La situation est cependant en train de changer : après sept mois de négociations, la « commission charbon », réunie par le gouvernement, est arrivée à un consensus pour un plan concerté de sortie de la production d’électricité à partir du minerai noir. La fin du charbon devrait intervenir en 2038, au plus tôt en 2035, si les conditions le permettent. A court terme, des capacités de production parmi les plus polluantes seront arrêtées d’ici à 2022.
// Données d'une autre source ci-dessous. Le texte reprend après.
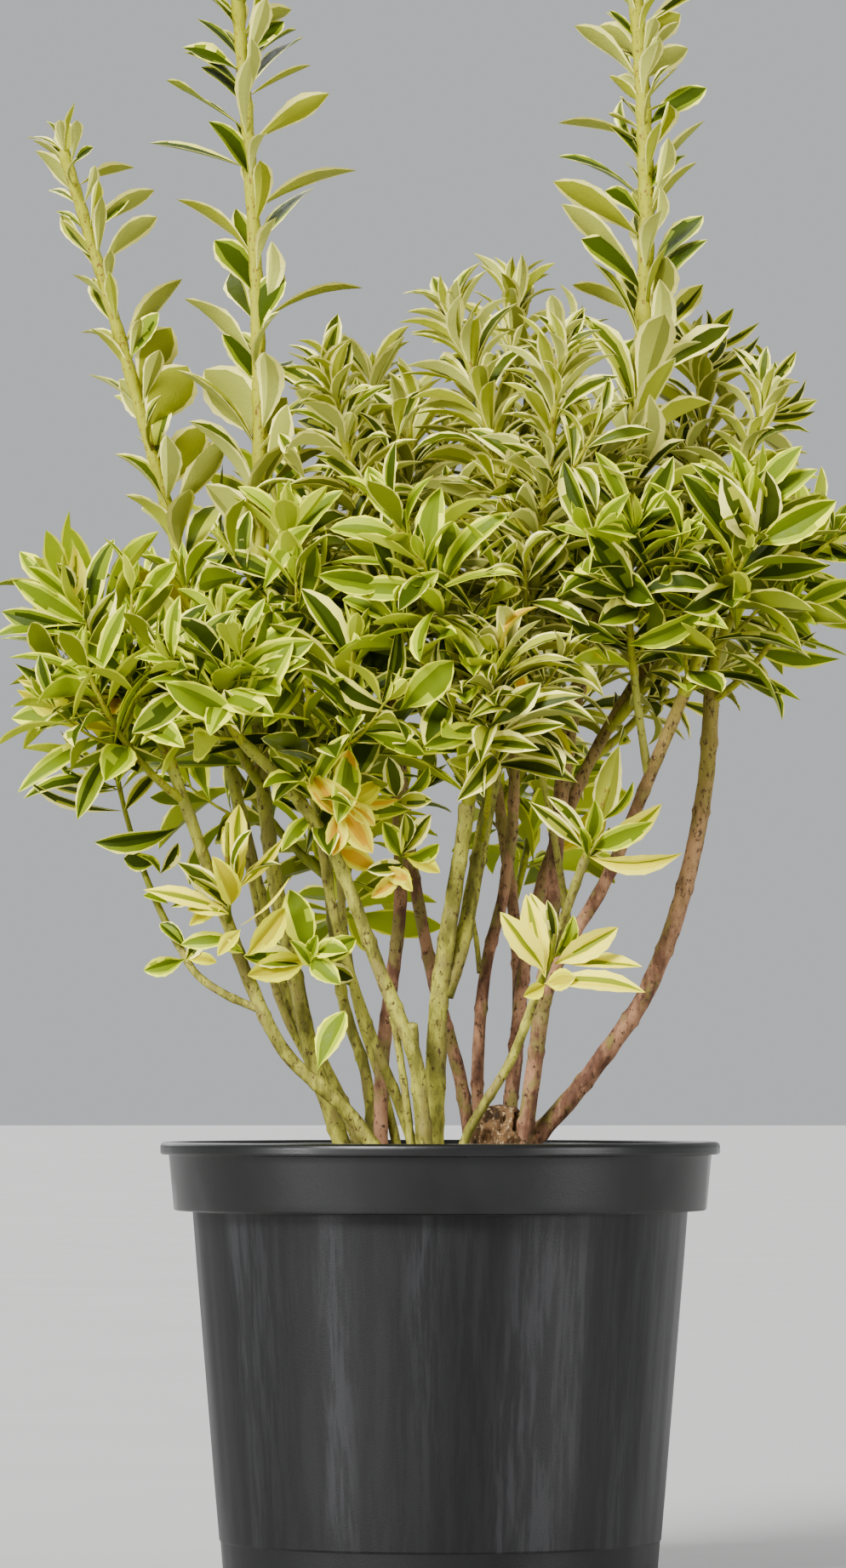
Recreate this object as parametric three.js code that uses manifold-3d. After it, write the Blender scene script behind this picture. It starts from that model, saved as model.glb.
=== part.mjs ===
// A variegated Japanese spindle in its nursery pot: the pot, the root ball's top, the woody root crown,
// the boughs that rise from them, and the leafy shoots that each bough carries.
// Millimetres, +Z up, -Y towards the viewer, origin at the centre of the pot's flat underside.
import * as THREE from "three";
import { mergeVertices } from "three/addons/utils/BufferGeometryUtils.js";
import Module from "manifold-3d";

const wasm = await Module();
wasm.setup();

// Driving dimensions of the pot, a 225 mm round container of about five litres.
const POT = {
  height: 178,
  lipRadius: 112.5,
  lipHeight: 5,
  collarTopRadius: 109.1,
  collarFootRadius: 107,
  collarHeight: 27.5,
  wallTopRadius: 99.5,
  baseRadius: 87.2,
  footHeight: 18,
  footInset: 0.5,
  wall: 1.8,
  floor: 2.4,
  sides: 44,
};
const DRAIN = { count: 8, radius: 6, inset: 2, sides: 10 };

// The compost stands this far below the rim and sinks a little towards the wall.
const SOIL = { below: 18, edgeFall: 2.5, flatRadius: 82, sides: 32 };
const SOIL_TOP = POT.height - SOIL.below;

// Solids that touch keep this gap, and leaves stay a little further from limbs.
const GAP = 0.3;
const LIMB_CLEARANCE = 0.7;

// Vertices this close are one vertex, and a joined mass may be out by the tolerance.
const WELD = 1e-4;
const JOIN_TOLERANCE = 0.03;
const FIRST_SEED = 301;

// The woody root crown: its middle, and its radius at heights above the compost.
const CROWN = {
  middle: [24, 4],
  rings: [
    { up: 0, radius: 23 },
    { up: 6, radius: 18.5 },
    { up: 15, radius: 15.5 },
    { up: 25, radius: 12.5 },
    { up: 33, radius: 7 },
  ],
  sides: 12,
};

// Boughs run through knots from their foot to where they enter a shoot's foliage, and taper from radius[0] to
// radius[1]. One with `from` grows out of that limb; any other stands on the compost. A spur is a pruned stub.
const SPUR_RADII = [2.6, 2];
const LIMB = { sides: 6, step: 22, flare: 0.35, flareHeight: 10, underground: 12 };
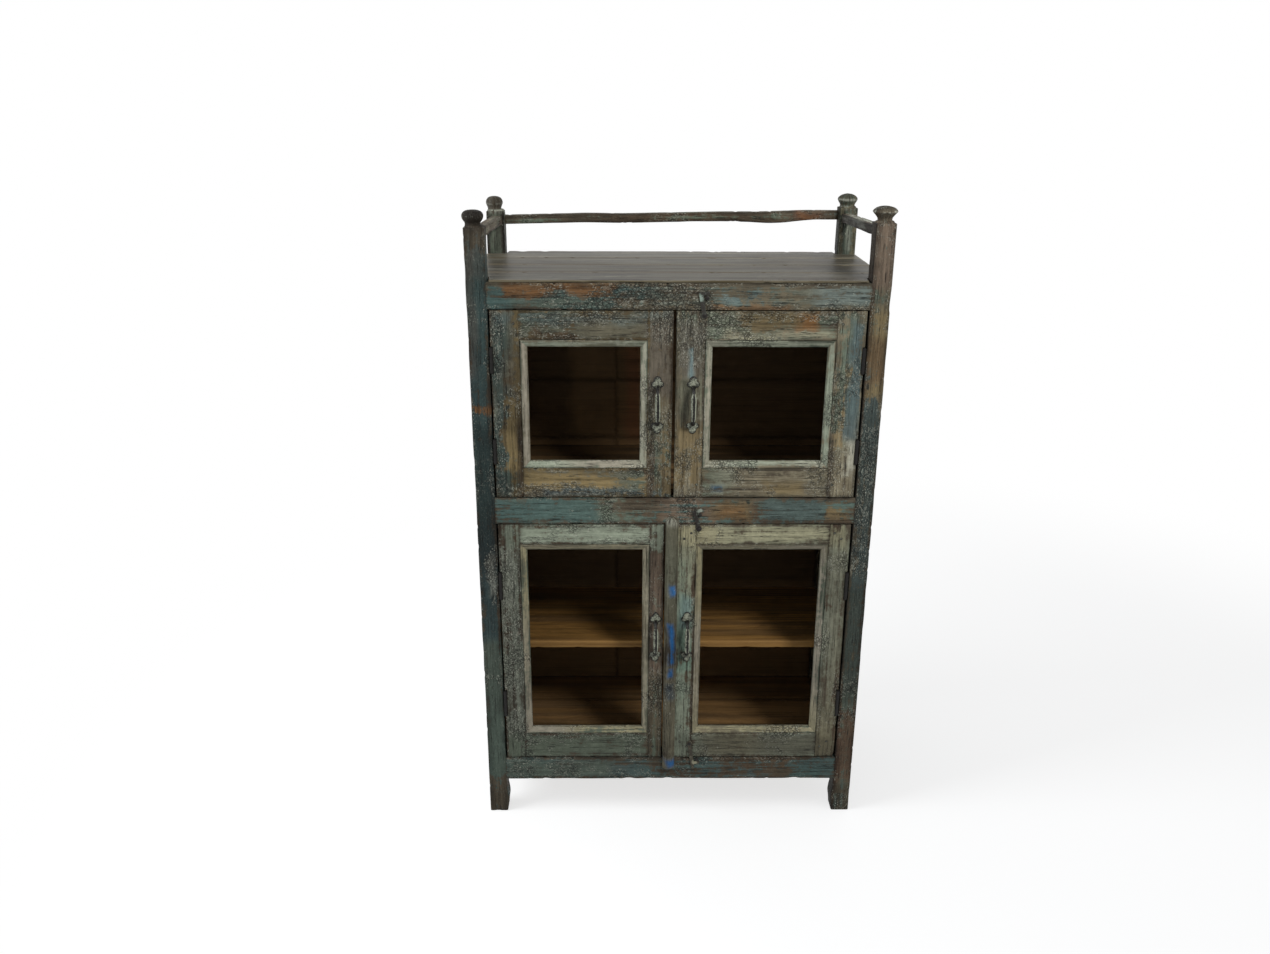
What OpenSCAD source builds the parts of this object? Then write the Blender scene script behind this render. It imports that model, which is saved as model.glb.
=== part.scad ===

Un virage important et coûteux – pas moins de 40 milliards d’euros – qui sera difficile à mettre en œuvre, tant les conséquences économiques seront importantes. Cela aura aussi des conséquences climatiques : l’Allemagne prévoit de développer encore plus les énergies renouvelables, mais aura besoin de construire de nouvelles centrales à gaz, émettrices de CO2, pour pallier la production intermittente de l’éolien et du solaire.